One American Merrill Lynch consultant was working in Saudi Arabia, a country that didn't easily take to the Internet. Saudis love to have their consultant with them. However this consultant's American colleagues said that you couldn't ignore the fact that their more internet-driven competitors were gradually taking market share away. This was best pictured as the situation in Figure 8.6.

Figure 8.6: The unaffordable relationship

Merrill Lynch had a situation where Charles Schwab was eating away at their market share through high-level online services. Their answer was close to brilliant. They understood that instead of relationships being eclipsed by the Internet, they actually got more and more important in interpreting the possible meanings of data flows. What was available was growing ever larger, much more than was relevant to each particular client.

Charles Schwab's appeal goes beyond discounted fees. Indeed, compared with rival discount brokers, it is not among the cheapest. Schwab's appeal is that it transfers its own professional expertise to customers. It is that rarity among professionals, a company who educates customers in its own secrets so that they can in time, if they wish, become fully independent. This could be a losing strategy if it were not for an ever-increasing number of "pupils" eager to be taught who replace those who have "graduated." Schwab is in the "customer mentoring" business as opposed to the financial services business, but existing "graduate customers" keep coming back for more because both their needs and the market keep changing.

For many older Americans and people between jobs, managing their own share portfolios is their "last and most meaningful employment," providing funds they can leave to their families to ensure their continuing influence. Schwab was helping customers to help themselves in time-honored American tradition.

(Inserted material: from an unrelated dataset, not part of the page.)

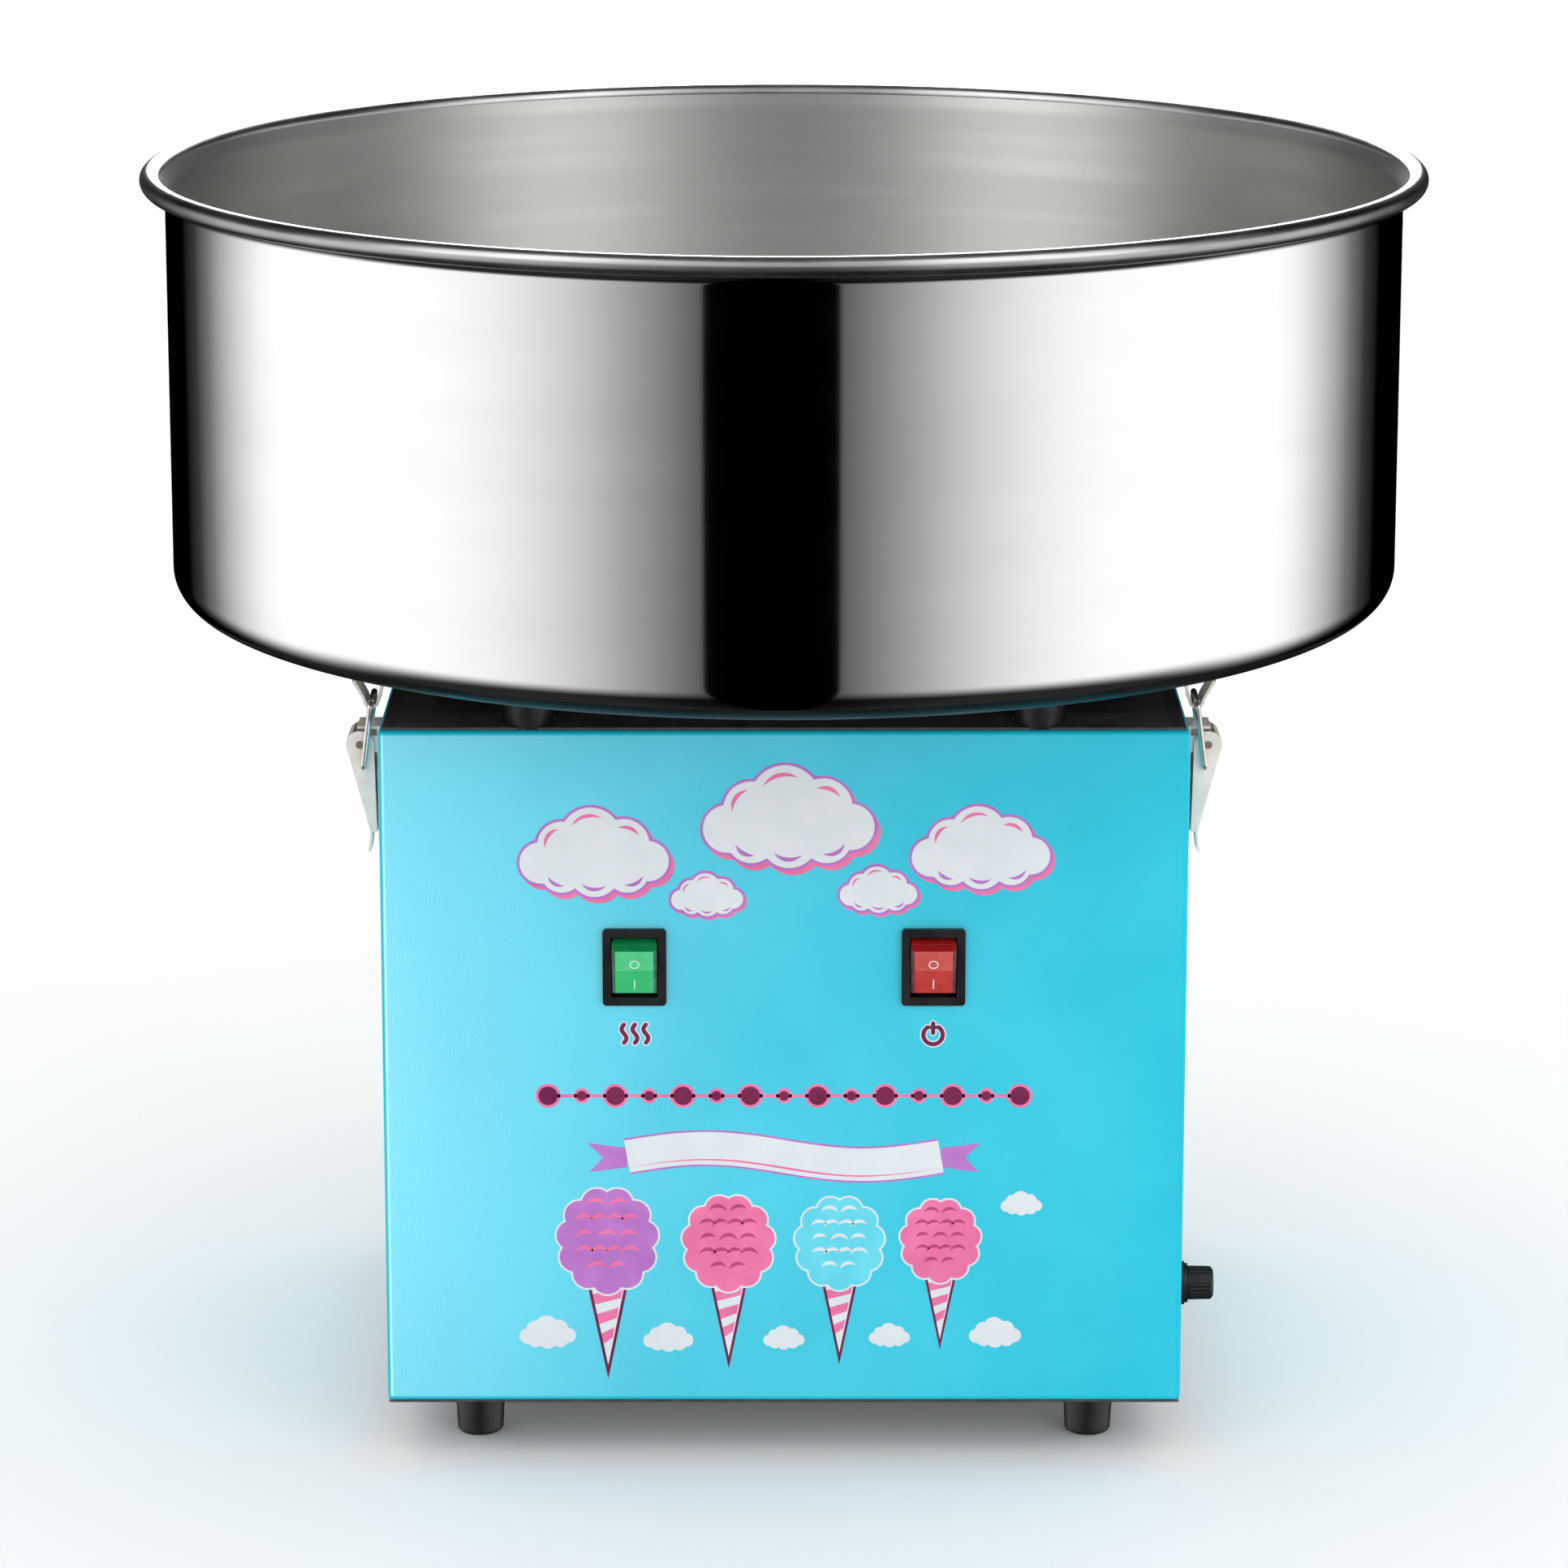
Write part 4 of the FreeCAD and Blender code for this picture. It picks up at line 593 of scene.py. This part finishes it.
def waved(x0, x1, z, swell, steps=80):
    """A line across that rises and falls once."""
    return [(x0 + (x1 - x0) * k / steps, z + swell * sin(tau * k / steps)) for k in range(steps + 1)]


BEADS_Z, BEADS_HALF, BEADS = 151, 93, 15
RIBBON_Z, RIBBON_HALF = 126, 62
MARKS_Z = 176.5


def make_print():
    art = Print()
    cloud(art, -74, 248, 13.5)
    cloud(art, 2, 262, 15.5)
    cloud(art, 77, 250, 12.5)
    cloud(art, -30, 232, 6.5)
    cloud(art, 37, 234, 7.0)
    # a plain row of beads in place of a line of words
    for k in range(BEADS):
        x = BEADS_HALF * (2 * k / (BEADS - 1) - 1)
        art.add("pink", 0, arc(x, BEADS_Z, 4.9 if k % 2 == 0 else 3.1, 0, 351, 39))
        art.add("maroon", 1, arc(x, BEADS_Z, 3.8 if k % 2 == 0 else 2.0, 0, 351, 39))
    art.add("pink", 0, [(-BEADS_HALF, BEADS_Z - 0.7), (BEADS_HALF, BEADS_Z - 0.7),
                        (BEADS_HALF, BEADS_Z + 0.7), (-BEADS_HALF, BEADS_Z + 0.7)])
    # a plain ribbon
    middle = waved(-RIBBON_HALF, RIBBON_HALF, RIBBON_Z, 3.4)
    for side, (x, z) in ((-1, middle[0]), (1, middle[-1])):
        art.add("lilac", 0, [(x, z - 4.5), (x + 15 * side, z - 6.5), (x + 9.5 * side, z - 0.5),
                             (x + 15.5 * side, z + 5.5), (x, z + 3.5)])
    art.add("lilac", 1, stroke(middle, 15.0, cap=False))
    art.add("white", 2, stroke(middle, 13.4, cap=False))
    art.add("pink", 3, stroke([(x, z - 4.7) for x, z in middle], 0.8, taper=True))
    floss_cone(art, -70, 91, 16.5, "lilac", "pink")
    floss_cone(art, -22, 90, 15.0, "pink", "rose")
    floss_cone(art, 22, 90, 14.5, "sky", "white")
    floss_cone(art, 62, 91, 13.0, "pink", "rose")
    for x, z, size in ((-94, 52, 5.2), (-46, 50, 4.6), (0, 50, 3.8),
                       (42, 51, 3.8), (84, 52, 4.8), (94, 106, 3.8)):
        cloud(art, x, z, size, shaded=False)
    # heat and power marks under the switches
    for node, kind in (("heater_rocker", "heat"), ("power_rocker", "power")):
        low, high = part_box(node)
        x = (low.x + high.x) / 2 / MM
        z = MARKS_Z
        if kind == "heat":
            lines = [[(x + dx + 0.95 * sin(tau * k / 16), z - 3.7 + 7.4 * k / 16) for k in range(17)]
                     for dx in (-4.3, 0, 4.3)]
        else:
            lines = [arc(x, z - 0.5, 3.8, 125, 415, 32), [(x, z + 0.3), (x, z + 2.0), (x, z + 4.2)]]
        for line in lines:
            art.add("white", 0, stroke(line, 2.7))
            art.add("maroon", 1, stroke(line, 1.7))
    art.bake({
        "white": ink_of("ink_white", (222, 228, 232), (217, 224, 228)),
        "pink": ink_of("ink_pink", (240, 120, 170), (229, 108, 160)),
        "lilac": ink_of("ink_lilac", (190, 120, 202), (178, 108, 192)),
        "maroon": ink_of("ink_maroon", (126, 22, 78), (112, 18, 70)),
        "rose": ink_of("ink_rose", (196, 66, 124), (184, 58, 116)),
        "sky": ink_of("ink_sky", (104, 218, 236), (92, 210, 230)),
    })


def ink_of(name, light, dark):
    return finish_of(name, tone(*light), tone(*dark), 0.42, mottle=90, bump_scale=2200,
                     bump=0.12, depth=0.03)


# ---------------------------------------------------------------- switch keys

UPPER_LIT, END_SHADED, LOWER_SHADED, EDGE = range(4)      # which of a key's tones a face has: the lighter upper face and darker lower face are painted light and shade, the dark round ends painted shade
MARK_LIFT, MARK_SUNK = 0.06, -0.1       # where the marks lie on a key's face, in millimetres


def make_key(node, body, slot, tones):
    """A see-saw key with round ends, two ribbed lenses for a face and clear edges, marked with a ring
    and a bar."""
    low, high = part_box(node)
    radius = (high.z - low.z) / 2
    middle_z = (high.z + low.z) / 2
    tilt = radians(12)
    face_end, face_middle, half_chord, back = 7.5 * MM, 6.1 * MM, 9.1 * MM, 3 * MM
    pivot_y = low.y + face_end * cos(tilt) + half_chord * sin(tilt)

    def tilted(y, z):
        """A point of the upright key, after the key is tipped."""
        return pivot_y + y * cos(tilt) - z * sin(tilt), middle_z + y * sin(tilt) + z * cos(tilt)

    def round_end(first, last):
        return [(-y, z) for y, z in arc(0, 0, radius, first, last, 12)]

    start = atan2(half_chord, face_end) * 180 / pi
    finish = acos(-back / radius) * 180 / pi
    top = round_end(start, finish)
    bottom = [(y, -z) for y, z in round_end(finish, start)]
    section = top + bottom + [(-face_middle, 0)]
    kinds = [END_SHADED] * (len(top) + len(bottom) - 1) + [LOWER_SHADED, UPPER_LIT]
    rim = 1.3 * MM
    across = [low.x, low.x + rim, high.x - rim, high.x]
    bm = bmesh.new()
    rings = [[bm.verts.new((x, *tilted(y, z))) for y, z in section] for x in across]
    for strip in range(3):
        for i, kind in enumerate(kinds):
            j = (i + 1) % len(section)
            a, b = rings[strip], rings[strip + 1]
            face = bm.faces.new((a[i], b[i], b[j], a[j]))
            face.material_index = kind if strip == 1 or kind == END_SHADED else EDGE
    for ring in (rings[0][::-1], rings[3]):
        bm.faces.new(ring).material_index = EDGE
    key = new_object(node + "_lens", bm, tones, 25)
    soften = key.modifiers.new("soften", "BEVEL")
    soften.width = 0.25 * MM
    soften.segments = 2
    soften.limit_method = "ANGLE"
    settle(key, body, slot, node)

    upper = (tilted(-face_end, half_chord), tilted(-face_middle, 0))
    lower = (tilted(-face_middle, 0), tilted(-face_end, -half_chord))
    middle_x = (low.x + high.x) / 2
    line, ring_radius, bar_half = 0.38, 1.75, 1.9       # in millimetres
    ring = stroke(arc(0, 0, ring_radius, 0, 360, 40), line, cap=False)
    bar = [(-line / 2, -bar_half), (line / 2, -bar_half), (line / 2, bar_half), (-line / 2, bar_half)]
    bm = bmesh.new()
    for (a, b), shape, share in ((upper, ring, 0.68), (lower, bar, 0.60)):
        down = Vector((0, b[0] - a[0], b[1] - a[1]))
        out = Vector((0, down.z, -down.y)).normalized()
        centre = Vector((middle_x, *a)) + down * share
        along = -down.normalized()
        layers = [[bm.verts.new(centre + Vector((x * MM, 0, 0)) + along * z * MM + out * lift * MM)
                   for x, z in shape] for lift in (MARK_LIFT, MARK_SUNK)]
        half = len(shape) // 2
        count = len(shape)
        if shape is ring:
            # the ring is a strip with a hole, so its faces are laid piece by piece
            for layer in layers:
                for k in range(half - 1):
                    bm.faces.new((layer[k], layer[k + 1], layer[count - 2 - k], layer[count - 1 - k]))
        else:
            bm.faces.new(layers[0])
            bm.faces.new(layers[1][::-1])
        for k in range(count):
            if shape is ring and k in (half - 1, count - 1):
                continue
            j = (k + 1) % count
            bm.faces.new((layers[0][k], layers[0][j], layers[1][j], layers[1][k]))
    bmesh.ops.remove_doubles(bm, verts=bm.verts, dist=SAME_PLACE)
    ink = ink_of("mark_" + node, (236, 240, 236), (226, 232, 228))
    settle(new_object(node + "_marks", bm, (ink,)), body, slot)


def lens(name, light, dark, **more):
    return finish_of(name, tone(*light), tone(*dark), 0.16, mottle=200, bump_scale=600,
                     bump=0.10, depth=0.02, Coat_Weight=0.8, Coat_Roughness=0.05, **more)


def make_keys():
    # Each lens is one colour, lit and shaded: the upper face is painted lighter, the lower face and the
    # round ends painted darker as shade
    make_key("heater_rocker", "heater_key", "green_lens", (
        lens("green_lens_upper_painted_light", (90, 206, 142), (82, 198, 134), ribs=0.8),
        lens("green_lens_end_painted_shade", (14, 140, 74), (10, 124, 64)),
        lens("green_lens_lower_painted_shade", (64, 192, 122), (56, 184, 114), ribs=0.8),
        lens("green_lens_edge", (84, 116, 106), (60, 96, 84))))
    make_key("power_rocker", "power_key", "red_lens", (
        lens("red_lens_upper_painted_light", (206, 94, 86), (196, 82, 76), ribs=0.8),
        lens("red_lens_end_painted_shade", (160, 26, 26), (140, 18, 20)),
        lens("red_lens_lower_painted_shade", (192, 66, 60), (182, 56, 52), ribs=0.8),
        lens("red_lens_edge", (112, 78, 84), (92, 58, 62))))


# ---------------------------------------------------------------- screws and the heater

def islands(node):
    """(lowest, highest) corners of each separate solid of a CAD node."""
    bm = bmesh.new()
    bm.from_mesh(NODES[node].data)
    bmesh.ops.remove_doubles(bm, verts=bm.verts, dist=SAME_PLACE)
    left = set(bm.verts)
    boxes = []
    while left:
        group, edge = set(), [left.pop()]
        while edge:
            vert = edge.pop()
            group.add(vert)
            for other in (e.other_vert(vert) for e in vert.link_edges):
                if other in left:
                    left.remove(other)
                    edge.append(other)
        boxes.append((Vector([min(v.co[k] for v in group) for k in range(3)]),
                      Vector([max(v.co[k] for v in group) for k in range(3)])))
    bm.free()
    return sorted(boxes, key=lambda box: tuple(round(value, 4) for value in box[0]))


def cross_screw(radius, head, shank_radius, shank):
    """A domed screw along +Z, with its head's seat at 0, and a cross recess cut into it."""
    dome = [(radius * cos(radians(a)), head * sin(radians(a))) for a in range(0, 91, 10)]
    bm = bmesh.new()
    turned(bm, [(0, -shank), (shank_radius, -shank), (shank_radius, 0)] + dome[:-1] + [(0, head)], 40)
    screw = new_object("screw_blank", bm, ())
    bm = bmesh.new()
    long, wide = radius * 0.55, radius * 0.13
    deep = head * 0.35
    tall = head * 1.4
    for half_x, half_y in ((long, wide), (wide, long)):
        for vert in bmesh.ops.create_cube(bm, size=1)["verts"]:
            narrow = 1 if vert.co.z > 0 else 0.6
            vert.co = (vert.co.x * 2 * half_x * narrow, vert.co.y * 2 * half_y,
                       deep + tall * (vert.co.z + 0.5))
    cutter = new_object("screw_cutter", bm, ())
    cut = screw.modifiers.new("cut", "BOOLEAN")
    cut.object = cutter
    cut.solver = "EXACT"
    cut.use_self = True
    mesh = bpy.data.meshes.new_from_object(screw.evaluated_get(bpy.context.evaluated_depsgraph_get()))
    for spare in (screw, cutter):
        bpy.data.objects.remove(spare)
    return mesh


def make_screws(node, body, axis, head_radius, head):
    """Cross-recess screws in place of a CAD node's plain ones, with their heads towards +axis (1 is Y
    and 2 is Z), each turned to an angle of its own."""
    bm = bmesh.new()
    for k, (low, high) in enumerate(islands(node)):
        middle = (low + high) / 2
        length = (high - low)[axis]
        mesh = cross_screw(head_radius, head, head_radius * 0.5, length - head)
        part = bmesh.new()
        part.from_mesh(mesh)
        bpy.data.meshes.remove(mesh)
        a = radians(17 + 41 * k)
        for vert in part.verts:
            x, y, z = vert.co
            x, y = x * cos(a) - y * sin(a), x * sin(a) + y * cos(a)
            if axis == 2:
                vert.co = (middle.x + x, middle.y + y, high.z - head + z)
            else:
                vert.co = (middle.x + x, high.y - head + z, middle.z + y)
        copy = bpy.data.meshes.new("screw")
        part.to_mesh(copy)
        part.free()
        bm.from_mesh(copy)
        bpy.data.meshes.remove(copy)
    settle(new_object(node + "_crossed", bm, (ZINC,), 30), body, "zinc_steel", node)


def make_base_lip():
    """The edge of the base plate, seen as a thin grey line under the panels."""
    low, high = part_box("cabinet_shell")
    inset, drop, thick, width = 0.4 * MM, 0.25 * MM, 0.9 * MM, 9 * MM
    x, y = high.x - inset, high.y - inset
    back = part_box("back_panel")[1].y - inset
    bm = bmesh.new()
    rings = []
    top = low.z - drop
    for dx, z in ((0, top), (width, top), (width, top - thick), (0, top - thick)):
        rings.append([bm.verts.new(p) for p in ((-x + dx, -y + dx, z), (x - dx, -y + dx, z),
                                                (x - dx, back - dx, z), (-x + dx, back - dx, z))])
    for here, there in zip(rings, rings[1:] + rings[:1]):
        for k in range(4):
            j = (k + 1) % 4
            bm.faces.new((here[k], here[j], there[j], there[k]))
    settle(new_object("base_plate_lip", bm, (ZINC,)), "cabinet", "zinc_steel")


def make_heater():
    """A thin ribbon that runs in folds round the head."""
    low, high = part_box("heater_element")
    margin, half = 0.5 * MM, 0.12 * MM
    swing, folds, segments = 0.75 * MM, 96, 960
    middle = high.x - margin
    foot, top = low.z + margin, high.z - margin
    profile = [(middle - half, foot), (middle - half, top), (middle + half, top), (middle + half, foot)]
    bm = bmesh.new()
    turned(bm, profile, segments, ripple=lambda a: swing * sin(folds * a))
    settle(new_object("heater_ribbon", bm, (HEATER,), 60), "spinner", "heater_alloy", "heater_element")


# ---------------------------------------------------------------- everything that stays as the CAD has it

def finish_cad():
    """Each CAD node takes its slot's finish; the keys, whose slots have none here, are replaced."""
    for part in frame["record"]["subparts"]:
        name = part["node"]
        material = SLOTS.get(part["material_slot"])
        if material is None:
            continue
        if name.startswith("latch_bail"):
            material = WIRE_NICKEL
        if name == "latch_pins":
            material = PIN_STEEL
        NODES[name].data.materials.clear()
        NODES[name].data.materials.append(material)


def make_floor():
    """A sheet of white paper just below the feet, kept out of reflections."""
    paper = finish_of("studio_paper", (0.96, 0.96, 0.96, 1), (0.955, 0.955, 0.955, 1), 0.9,
                      mottle=3, bump_scale=40, bump=0.02)
    bm = bmesh.new()
    bmesh.ops.create_circle(bm, cap_ends=True, segments=96, radius=6)
    floor = new_object("studio_floor", bm, (paper,))
    floor.location.z = -0.5 * MM
    floor.visible_glossy = False


make_camera()
make_world()
area_light("key", position=(1.3, -2.0, 0.7), target=(0, 0, 0.22), size=1.2, power=7, glossy=False)
sheen = area_light("sheen", position=(-0.62, -1.25, -0.22), target=(-0.1, -0.14, 0.15), size=0.6,
                   power=74, glossy=True)
painted = shine_on(sheen, "painted_panels", (NODES["cabinet_shell"], NODES["back_panel"]))
sheen.light_linking.blocker_collection = painted
make_floor()
finish_cad()
rim = make_bowl()
glint = area_light("rim_glint", position=(0, 2.6, 1.35), target=(0, 0, 0.5), size=1.6,
                   power=60, glossy=True)
shine_on(glint, "rim_only", (rim,))
make_posts()
make_feet()
make_print()
make_keys()
make_screws("panel_screws", "cabinet", axis=1, head_radius=3.4 * MM, head=1.6 * MM)
make_screws("deck_screws", "cabinet", axis=2, head_radius=3.6 * MM, head=1.8 * MM)
make_base_lip()
make_heater()
bpy.context.scene.view_settings.view_transform = "Standard"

Merrill Lynch saw that this challenge would have to be met; yet they could not risk alienating their own army of professional brokers. Increasingly, however, financial services were being unbundled. You could buy top information and research and then pay as little as $5 per trade on the Internet. This was far less than the brokers' inclusive fee. Nor are brokers' judgments infallible. Given the exigencies of markets, it is not unknown for the Dow Jones average to out-perform professionally managed portfolios. Luck is quite a leveler in this game.

Merrill Lynch's response to its dilemma was to refocus its efforts on reconciling new technology with customer service. John Steffens at Forrester Conference announced its strategy in May 1999: "By combining technology with skilled advisors, clients are given the convenience of interacting when, how and where they want."

Dave Komansky, their CEO, clarified the policy. "Anyone, anywhere, anytime, can log onto the Internet to get free quotes, market data, and stock picks from a variety of chat rooms. Yet at Merrill Lynch we are confidently making unparalleled billion dollar investments in our Financial Consultants, research analysts, and in our technology and products. We're doing this because we know success in the online world - as it was in the offline world - will be defined by meaningful content for the individual. Hence in this phase we will discover that intelligent dialog about the bewildering complexity of financial markets is a formative influence on the Internet influencing the financial markets" (Steffens, 1999).